Extracted records:
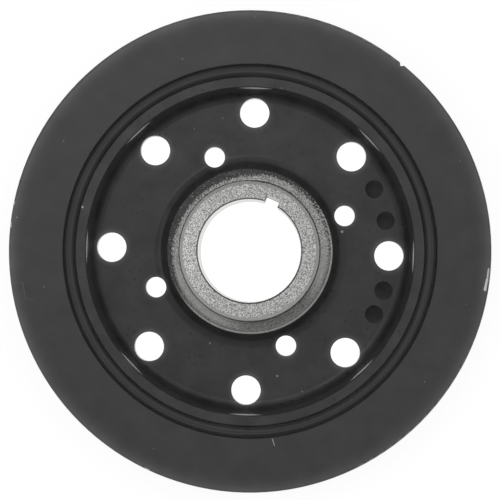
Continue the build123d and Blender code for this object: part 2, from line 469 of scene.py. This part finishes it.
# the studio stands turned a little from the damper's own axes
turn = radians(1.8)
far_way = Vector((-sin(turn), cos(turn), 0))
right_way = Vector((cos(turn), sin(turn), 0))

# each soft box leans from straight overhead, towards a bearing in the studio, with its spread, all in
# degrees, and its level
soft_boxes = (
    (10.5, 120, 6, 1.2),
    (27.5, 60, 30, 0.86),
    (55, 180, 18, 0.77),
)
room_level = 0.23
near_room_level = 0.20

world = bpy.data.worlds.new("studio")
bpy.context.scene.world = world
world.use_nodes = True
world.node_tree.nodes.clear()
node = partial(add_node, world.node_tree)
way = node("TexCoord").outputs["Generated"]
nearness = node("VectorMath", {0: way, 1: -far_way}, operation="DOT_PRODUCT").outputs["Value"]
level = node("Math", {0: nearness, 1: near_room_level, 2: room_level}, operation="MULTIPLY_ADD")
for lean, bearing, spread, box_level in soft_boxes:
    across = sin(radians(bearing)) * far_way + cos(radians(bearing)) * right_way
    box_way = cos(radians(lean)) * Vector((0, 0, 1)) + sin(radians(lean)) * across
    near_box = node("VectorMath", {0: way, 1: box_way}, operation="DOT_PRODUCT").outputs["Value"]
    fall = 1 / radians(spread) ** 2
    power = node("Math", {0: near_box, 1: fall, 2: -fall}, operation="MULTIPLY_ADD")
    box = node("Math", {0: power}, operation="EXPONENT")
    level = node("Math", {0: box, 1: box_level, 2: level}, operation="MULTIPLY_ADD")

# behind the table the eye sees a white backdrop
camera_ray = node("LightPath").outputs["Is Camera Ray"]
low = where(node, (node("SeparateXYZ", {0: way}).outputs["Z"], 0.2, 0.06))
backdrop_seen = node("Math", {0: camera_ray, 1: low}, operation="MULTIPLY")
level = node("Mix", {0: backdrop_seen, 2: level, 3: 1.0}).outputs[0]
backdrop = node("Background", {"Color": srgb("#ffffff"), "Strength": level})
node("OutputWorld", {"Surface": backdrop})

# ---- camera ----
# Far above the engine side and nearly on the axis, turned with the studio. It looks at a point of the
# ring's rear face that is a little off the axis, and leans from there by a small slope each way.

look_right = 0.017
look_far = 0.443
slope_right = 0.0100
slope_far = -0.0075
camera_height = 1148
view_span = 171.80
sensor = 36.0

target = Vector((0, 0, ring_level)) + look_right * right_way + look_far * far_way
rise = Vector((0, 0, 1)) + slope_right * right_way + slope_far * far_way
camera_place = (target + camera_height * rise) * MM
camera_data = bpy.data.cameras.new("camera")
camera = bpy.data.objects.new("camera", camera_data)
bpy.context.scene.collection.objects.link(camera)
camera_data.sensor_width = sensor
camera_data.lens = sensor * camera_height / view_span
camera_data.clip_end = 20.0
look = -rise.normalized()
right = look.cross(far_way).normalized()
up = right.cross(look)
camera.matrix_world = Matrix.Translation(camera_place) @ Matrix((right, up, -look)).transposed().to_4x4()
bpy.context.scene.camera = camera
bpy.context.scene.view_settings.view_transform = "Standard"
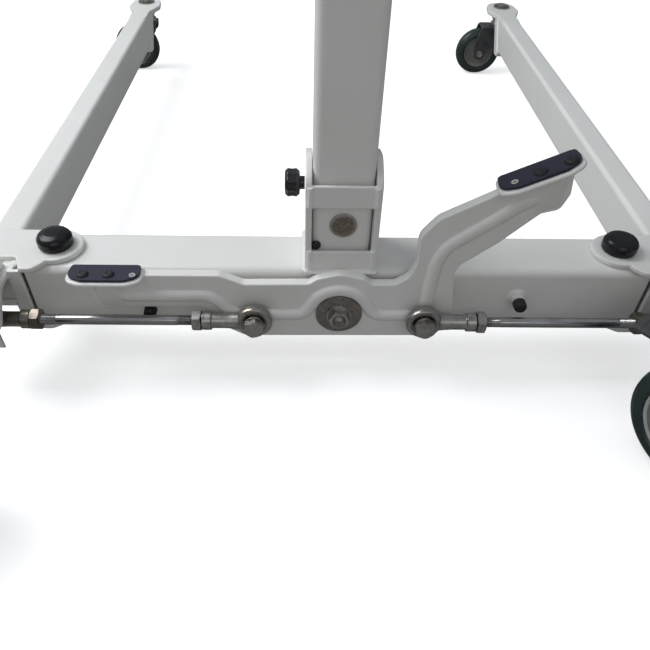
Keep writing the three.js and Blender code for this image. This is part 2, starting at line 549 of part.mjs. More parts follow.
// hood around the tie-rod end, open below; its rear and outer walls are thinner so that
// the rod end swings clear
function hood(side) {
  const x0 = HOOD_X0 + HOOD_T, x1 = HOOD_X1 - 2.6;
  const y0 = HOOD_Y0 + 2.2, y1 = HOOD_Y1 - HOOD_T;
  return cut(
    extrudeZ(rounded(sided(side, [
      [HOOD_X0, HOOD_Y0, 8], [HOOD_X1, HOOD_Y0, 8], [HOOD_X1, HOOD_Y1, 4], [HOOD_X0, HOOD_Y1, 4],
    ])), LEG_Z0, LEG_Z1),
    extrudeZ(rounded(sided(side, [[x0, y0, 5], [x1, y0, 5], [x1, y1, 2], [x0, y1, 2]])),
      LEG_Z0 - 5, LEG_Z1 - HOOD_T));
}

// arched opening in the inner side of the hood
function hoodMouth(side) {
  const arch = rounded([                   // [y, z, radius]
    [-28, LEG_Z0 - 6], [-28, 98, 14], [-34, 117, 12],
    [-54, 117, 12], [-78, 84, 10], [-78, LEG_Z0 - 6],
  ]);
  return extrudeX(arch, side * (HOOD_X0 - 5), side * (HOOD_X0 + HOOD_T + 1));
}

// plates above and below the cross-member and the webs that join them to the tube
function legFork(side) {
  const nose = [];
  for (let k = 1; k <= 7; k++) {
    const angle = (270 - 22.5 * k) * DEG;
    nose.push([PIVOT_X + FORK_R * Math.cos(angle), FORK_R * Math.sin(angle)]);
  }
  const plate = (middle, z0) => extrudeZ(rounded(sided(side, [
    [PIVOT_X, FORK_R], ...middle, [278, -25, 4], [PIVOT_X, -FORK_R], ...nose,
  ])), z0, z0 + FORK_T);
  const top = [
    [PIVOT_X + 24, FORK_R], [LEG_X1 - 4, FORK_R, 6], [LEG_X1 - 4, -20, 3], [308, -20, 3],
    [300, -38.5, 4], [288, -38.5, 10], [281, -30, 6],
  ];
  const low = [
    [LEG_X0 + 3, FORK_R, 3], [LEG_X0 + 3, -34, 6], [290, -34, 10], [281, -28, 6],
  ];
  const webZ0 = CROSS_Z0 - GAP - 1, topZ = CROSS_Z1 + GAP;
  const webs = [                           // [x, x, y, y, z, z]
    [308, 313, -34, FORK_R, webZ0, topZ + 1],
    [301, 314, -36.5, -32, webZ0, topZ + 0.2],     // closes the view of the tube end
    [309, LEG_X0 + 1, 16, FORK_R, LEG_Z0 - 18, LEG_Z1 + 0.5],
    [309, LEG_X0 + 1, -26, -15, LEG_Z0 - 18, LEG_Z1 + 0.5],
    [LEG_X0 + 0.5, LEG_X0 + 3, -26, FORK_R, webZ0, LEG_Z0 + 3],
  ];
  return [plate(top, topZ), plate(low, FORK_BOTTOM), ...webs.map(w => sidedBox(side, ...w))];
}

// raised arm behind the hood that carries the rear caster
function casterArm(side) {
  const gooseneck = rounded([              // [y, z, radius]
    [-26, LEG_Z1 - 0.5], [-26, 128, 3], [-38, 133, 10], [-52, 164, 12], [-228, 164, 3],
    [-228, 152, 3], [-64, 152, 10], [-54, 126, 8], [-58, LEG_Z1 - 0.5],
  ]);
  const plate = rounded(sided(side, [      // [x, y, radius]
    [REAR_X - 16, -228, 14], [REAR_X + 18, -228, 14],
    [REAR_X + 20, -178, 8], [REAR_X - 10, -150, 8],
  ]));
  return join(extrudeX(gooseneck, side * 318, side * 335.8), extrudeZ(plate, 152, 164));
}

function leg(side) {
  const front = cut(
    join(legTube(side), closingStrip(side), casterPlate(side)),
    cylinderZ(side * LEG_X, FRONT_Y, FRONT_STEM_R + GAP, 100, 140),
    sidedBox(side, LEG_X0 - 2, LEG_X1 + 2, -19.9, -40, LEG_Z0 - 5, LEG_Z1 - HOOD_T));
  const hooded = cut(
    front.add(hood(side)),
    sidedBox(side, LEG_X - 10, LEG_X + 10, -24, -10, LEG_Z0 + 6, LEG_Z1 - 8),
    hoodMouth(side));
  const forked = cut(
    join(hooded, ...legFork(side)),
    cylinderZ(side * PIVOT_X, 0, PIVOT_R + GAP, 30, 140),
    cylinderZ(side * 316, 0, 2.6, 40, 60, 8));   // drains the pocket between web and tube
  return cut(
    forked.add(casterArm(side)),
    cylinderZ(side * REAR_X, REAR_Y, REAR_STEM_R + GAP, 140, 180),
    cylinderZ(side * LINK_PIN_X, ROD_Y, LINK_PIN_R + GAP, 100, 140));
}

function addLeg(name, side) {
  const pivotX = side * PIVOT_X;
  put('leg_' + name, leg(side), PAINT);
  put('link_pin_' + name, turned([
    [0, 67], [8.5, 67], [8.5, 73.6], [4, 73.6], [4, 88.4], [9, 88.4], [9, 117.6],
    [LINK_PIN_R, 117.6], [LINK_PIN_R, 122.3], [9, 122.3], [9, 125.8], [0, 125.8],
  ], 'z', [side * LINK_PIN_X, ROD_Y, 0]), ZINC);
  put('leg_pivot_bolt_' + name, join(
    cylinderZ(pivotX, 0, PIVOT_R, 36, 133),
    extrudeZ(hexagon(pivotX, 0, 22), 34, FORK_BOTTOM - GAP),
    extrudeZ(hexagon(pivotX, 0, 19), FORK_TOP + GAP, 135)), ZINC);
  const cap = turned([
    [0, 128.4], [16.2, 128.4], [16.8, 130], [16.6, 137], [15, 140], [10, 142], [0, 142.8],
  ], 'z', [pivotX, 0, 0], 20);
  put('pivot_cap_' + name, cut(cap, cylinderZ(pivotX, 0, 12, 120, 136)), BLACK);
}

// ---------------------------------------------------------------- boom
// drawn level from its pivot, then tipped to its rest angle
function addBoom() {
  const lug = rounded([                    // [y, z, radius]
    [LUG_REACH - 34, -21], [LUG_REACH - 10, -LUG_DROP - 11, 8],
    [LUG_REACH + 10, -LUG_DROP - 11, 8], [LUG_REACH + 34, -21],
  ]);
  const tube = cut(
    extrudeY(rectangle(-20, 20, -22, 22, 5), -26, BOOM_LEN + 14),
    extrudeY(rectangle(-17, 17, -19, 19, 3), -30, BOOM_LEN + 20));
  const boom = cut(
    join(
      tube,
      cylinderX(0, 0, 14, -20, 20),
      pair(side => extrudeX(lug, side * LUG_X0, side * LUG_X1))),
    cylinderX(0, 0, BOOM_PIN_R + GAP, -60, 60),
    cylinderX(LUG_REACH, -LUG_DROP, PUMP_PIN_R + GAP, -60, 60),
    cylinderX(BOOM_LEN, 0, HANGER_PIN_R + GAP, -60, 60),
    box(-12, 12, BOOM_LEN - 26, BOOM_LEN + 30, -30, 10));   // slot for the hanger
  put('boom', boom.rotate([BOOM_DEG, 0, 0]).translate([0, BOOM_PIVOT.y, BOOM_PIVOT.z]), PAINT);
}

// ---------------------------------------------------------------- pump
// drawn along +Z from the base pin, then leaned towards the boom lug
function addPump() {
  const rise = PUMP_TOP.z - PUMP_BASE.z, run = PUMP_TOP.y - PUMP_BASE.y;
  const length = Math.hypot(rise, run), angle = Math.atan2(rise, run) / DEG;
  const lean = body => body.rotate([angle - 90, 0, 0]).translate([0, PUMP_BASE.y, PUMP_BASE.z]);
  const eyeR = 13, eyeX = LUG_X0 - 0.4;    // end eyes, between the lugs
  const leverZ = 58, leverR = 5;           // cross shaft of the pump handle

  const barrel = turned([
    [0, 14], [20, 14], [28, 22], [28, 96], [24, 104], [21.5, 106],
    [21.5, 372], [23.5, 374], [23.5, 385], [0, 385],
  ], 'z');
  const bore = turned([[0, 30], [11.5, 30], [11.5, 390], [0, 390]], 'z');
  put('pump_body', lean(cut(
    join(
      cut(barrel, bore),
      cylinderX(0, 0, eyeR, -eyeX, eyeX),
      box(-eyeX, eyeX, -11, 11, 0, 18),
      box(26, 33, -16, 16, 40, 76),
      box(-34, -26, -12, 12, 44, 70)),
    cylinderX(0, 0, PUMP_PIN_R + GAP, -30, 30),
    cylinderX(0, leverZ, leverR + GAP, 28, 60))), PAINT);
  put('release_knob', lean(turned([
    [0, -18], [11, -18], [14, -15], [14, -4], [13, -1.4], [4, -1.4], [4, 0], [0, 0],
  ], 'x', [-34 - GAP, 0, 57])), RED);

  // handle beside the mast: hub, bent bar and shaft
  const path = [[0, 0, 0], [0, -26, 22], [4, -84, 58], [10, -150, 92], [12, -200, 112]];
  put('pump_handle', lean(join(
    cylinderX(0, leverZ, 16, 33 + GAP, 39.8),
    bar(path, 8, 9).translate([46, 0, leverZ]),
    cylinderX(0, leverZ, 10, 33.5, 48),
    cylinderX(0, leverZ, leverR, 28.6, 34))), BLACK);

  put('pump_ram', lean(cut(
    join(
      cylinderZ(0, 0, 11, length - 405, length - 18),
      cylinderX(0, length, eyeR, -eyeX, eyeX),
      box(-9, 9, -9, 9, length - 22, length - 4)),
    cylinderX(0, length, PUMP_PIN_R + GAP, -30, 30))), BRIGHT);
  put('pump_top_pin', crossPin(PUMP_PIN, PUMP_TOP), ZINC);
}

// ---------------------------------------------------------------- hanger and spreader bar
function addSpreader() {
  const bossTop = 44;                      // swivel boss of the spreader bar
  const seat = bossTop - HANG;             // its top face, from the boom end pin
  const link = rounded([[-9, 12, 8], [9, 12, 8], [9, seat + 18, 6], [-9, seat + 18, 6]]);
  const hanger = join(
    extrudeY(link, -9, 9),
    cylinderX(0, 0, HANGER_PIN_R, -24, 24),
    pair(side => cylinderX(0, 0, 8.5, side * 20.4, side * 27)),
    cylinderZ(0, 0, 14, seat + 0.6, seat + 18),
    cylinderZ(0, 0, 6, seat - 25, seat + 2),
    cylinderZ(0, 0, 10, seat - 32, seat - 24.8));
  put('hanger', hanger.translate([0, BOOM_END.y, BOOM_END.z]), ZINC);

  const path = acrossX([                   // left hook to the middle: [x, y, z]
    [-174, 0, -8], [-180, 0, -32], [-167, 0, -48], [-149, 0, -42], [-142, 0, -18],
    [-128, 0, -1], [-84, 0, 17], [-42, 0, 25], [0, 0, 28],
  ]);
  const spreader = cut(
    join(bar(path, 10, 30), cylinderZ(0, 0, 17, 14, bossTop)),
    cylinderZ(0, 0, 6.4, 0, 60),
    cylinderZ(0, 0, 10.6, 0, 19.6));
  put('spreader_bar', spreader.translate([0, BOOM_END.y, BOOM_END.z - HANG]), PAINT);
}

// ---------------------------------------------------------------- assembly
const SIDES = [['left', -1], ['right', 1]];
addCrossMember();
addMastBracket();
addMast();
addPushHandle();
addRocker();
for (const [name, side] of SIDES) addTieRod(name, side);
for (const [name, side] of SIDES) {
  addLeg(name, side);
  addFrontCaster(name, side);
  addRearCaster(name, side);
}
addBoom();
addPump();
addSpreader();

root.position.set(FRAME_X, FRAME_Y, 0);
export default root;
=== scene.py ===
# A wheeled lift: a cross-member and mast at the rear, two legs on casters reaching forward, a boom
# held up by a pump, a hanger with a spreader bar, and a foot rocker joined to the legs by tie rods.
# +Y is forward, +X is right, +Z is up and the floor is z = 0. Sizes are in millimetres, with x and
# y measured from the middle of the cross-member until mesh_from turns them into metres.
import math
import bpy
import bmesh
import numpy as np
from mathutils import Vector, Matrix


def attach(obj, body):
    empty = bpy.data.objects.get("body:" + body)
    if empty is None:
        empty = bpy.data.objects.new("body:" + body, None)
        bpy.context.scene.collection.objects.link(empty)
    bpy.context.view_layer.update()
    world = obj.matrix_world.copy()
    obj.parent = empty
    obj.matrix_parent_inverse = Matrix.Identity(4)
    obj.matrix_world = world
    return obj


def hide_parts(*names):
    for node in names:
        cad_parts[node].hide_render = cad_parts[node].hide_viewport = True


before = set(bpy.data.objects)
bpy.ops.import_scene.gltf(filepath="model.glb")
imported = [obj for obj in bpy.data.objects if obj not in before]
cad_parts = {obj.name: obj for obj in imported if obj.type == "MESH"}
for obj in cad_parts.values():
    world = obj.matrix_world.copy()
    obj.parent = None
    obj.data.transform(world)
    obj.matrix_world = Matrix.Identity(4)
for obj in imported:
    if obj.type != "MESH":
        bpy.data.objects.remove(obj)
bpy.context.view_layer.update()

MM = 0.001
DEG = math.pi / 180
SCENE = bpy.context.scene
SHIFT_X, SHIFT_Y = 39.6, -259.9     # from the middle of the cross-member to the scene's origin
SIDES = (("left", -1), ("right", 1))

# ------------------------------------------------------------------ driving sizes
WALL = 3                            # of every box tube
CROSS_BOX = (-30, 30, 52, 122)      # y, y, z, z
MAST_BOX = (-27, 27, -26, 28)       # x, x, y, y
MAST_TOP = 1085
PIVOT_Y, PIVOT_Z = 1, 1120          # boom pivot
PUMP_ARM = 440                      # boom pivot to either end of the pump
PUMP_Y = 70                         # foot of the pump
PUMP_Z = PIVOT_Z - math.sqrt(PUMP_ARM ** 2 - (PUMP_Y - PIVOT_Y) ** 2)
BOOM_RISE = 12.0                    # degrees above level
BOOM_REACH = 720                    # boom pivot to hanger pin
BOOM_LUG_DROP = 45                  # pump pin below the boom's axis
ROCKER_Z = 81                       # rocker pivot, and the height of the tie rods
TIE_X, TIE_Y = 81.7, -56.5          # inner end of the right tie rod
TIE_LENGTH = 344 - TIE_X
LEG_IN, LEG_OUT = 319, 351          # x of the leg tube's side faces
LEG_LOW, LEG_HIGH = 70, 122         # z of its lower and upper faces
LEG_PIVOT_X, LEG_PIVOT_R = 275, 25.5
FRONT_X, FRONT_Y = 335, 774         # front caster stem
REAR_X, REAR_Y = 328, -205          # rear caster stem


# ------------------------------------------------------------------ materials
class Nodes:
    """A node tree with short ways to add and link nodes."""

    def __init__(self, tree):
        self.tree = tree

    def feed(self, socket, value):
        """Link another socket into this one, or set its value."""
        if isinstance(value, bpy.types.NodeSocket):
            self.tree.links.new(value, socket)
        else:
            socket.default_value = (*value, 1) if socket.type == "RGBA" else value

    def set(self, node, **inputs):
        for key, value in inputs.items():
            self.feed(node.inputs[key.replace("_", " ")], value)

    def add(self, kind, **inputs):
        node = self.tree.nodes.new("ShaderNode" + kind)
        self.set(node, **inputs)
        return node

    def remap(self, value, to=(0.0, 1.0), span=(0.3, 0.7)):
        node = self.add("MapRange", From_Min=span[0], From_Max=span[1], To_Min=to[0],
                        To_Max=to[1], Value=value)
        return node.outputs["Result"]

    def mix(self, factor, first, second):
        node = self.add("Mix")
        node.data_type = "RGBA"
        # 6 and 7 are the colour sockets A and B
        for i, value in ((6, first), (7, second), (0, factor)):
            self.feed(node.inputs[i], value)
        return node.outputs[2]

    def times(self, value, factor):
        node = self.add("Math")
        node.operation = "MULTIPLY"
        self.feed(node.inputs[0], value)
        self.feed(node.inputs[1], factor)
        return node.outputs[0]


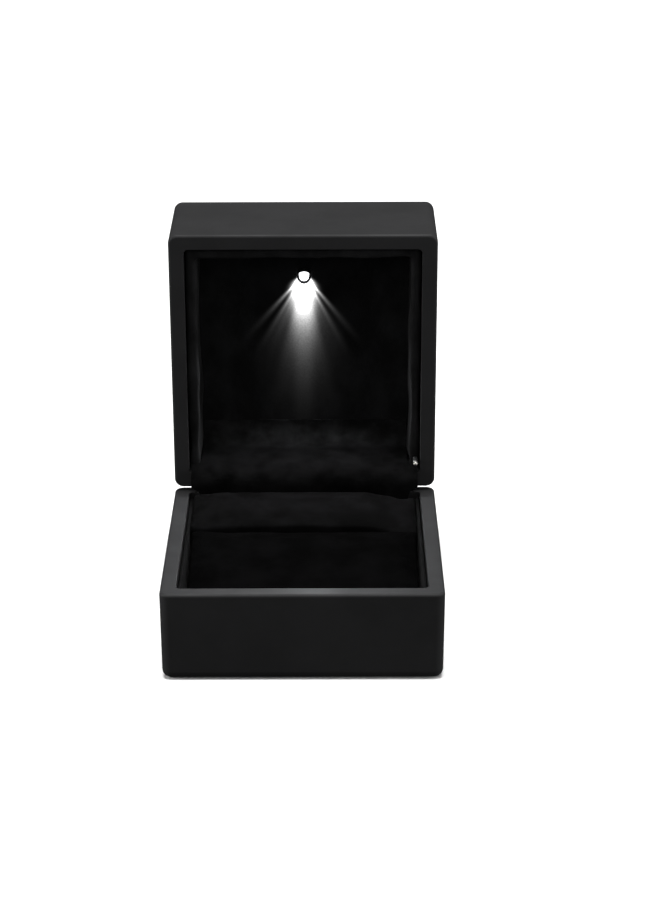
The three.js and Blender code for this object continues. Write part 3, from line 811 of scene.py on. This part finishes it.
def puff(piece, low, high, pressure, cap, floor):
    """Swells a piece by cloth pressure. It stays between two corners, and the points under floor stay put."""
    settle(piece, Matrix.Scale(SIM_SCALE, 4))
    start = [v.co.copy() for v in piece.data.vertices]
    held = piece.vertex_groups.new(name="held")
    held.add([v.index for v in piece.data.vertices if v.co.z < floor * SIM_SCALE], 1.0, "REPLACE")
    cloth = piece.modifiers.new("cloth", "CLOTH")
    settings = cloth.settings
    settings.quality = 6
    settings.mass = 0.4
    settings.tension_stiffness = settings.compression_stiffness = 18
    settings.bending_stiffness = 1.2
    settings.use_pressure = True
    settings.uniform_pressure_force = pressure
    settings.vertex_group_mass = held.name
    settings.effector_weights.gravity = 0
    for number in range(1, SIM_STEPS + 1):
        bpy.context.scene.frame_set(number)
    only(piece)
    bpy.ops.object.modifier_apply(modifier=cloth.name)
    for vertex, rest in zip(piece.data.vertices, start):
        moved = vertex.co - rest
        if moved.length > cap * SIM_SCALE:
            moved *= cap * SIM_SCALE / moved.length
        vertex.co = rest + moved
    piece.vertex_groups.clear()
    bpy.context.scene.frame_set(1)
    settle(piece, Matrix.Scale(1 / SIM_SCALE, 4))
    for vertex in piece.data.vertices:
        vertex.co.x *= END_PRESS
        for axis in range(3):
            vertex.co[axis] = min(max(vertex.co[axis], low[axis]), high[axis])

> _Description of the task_
Beginning at the top of the data, please return every line until and including the line containing "# ring's rear", copied exactly, and nothing past it.

> _Full solution_
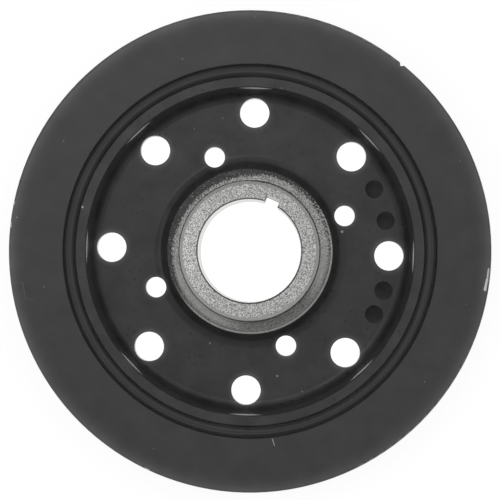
Continue the build123d and Blender code for this object: part 2, from line 469 of scene.py. This part finishes it.
# the studio stands turned a little from the damper's own axes
turn = radians(1.8)
far_way = Vector((-sin(turn), cos(turn), 0))
right_way = Vector((cos(turn), sin(turn), 0))

# each soft box leans from straight overhead, towards a bearing in the studio, with its spread, all in
# degrees, and its level
soft_boxes = (
    (10.5, 120, 6, 1.2),
    (27.5, 60, 30, 0.86),
    (55, 180, 18, 0.77),
)
room_level = 0.23
near_room_level = 0.20

world = bpy.data.worlds.new("studio")
bpy.context.scene.world = world
world.use_nodes = True
world.node_tree.nodes.clear()
node = partial(add_node, world.node_tree)
way = node("TexCoord").outputs["Generated"]
nearness = node("VectorMath", {0: way, 1: -far_way}, operation="DOT_PRODUCT").outputs["Value"]
level = node("Math", {0: nearness, 1: near_room_level, 2: room_level}, operation="MULTIPLY_ADD")
for lean, bearing, spread, box_level in soft_boxes:
    across = sin(radians(bearing)) * far_way + cos(radians(bearing)) * right_way
    box_way = cos(radians(lean)) * Vector((0, 0, 1)) + sin(radians(lean)) * across
    near_box = node("VectorMath", {0: way, 1: box_way}, operation="DOT_PRODUCT").outputs["Value"]
    fall = 1 / radians(spread) ** 2
    power = node("Math", {0: near_box, 1: fall, 2: -fall}, operation="MULTIPLY_ADD")
    box = node("Math", {0: power}, operation="EXPONENT")
    level = node("Math", {0: box, 1: box_level, 2: level}, operation="MULTIPLY_ADD")

# behind the table the eye sees a white backdrop
camera_ray = node("LightPath").outputs["Is Camera Ray"]
low = where(node, (node("SeparateXYZ", {0: way}).outputs["Z"], 0.2, 0.06))
backdrop_seen = node("Math", {0: camera_ray, 1: low}, operation="MULTIPLY")
level = node("Mix", {0: backdrop_seen, 2: level, 3: 1.0}).outputs[0]
backdrop = node("Background", {"Color": srgb("#ffffff"), "Strength": level})
node("OutputWorld", {"Surface": backdrop})

# ---- camera ----
# Far above the engine side and nearly on the axis, turned with the studio. It looks at a point of the
# ring's rear face that is a little off the axis, and leans from there by a small slope each way.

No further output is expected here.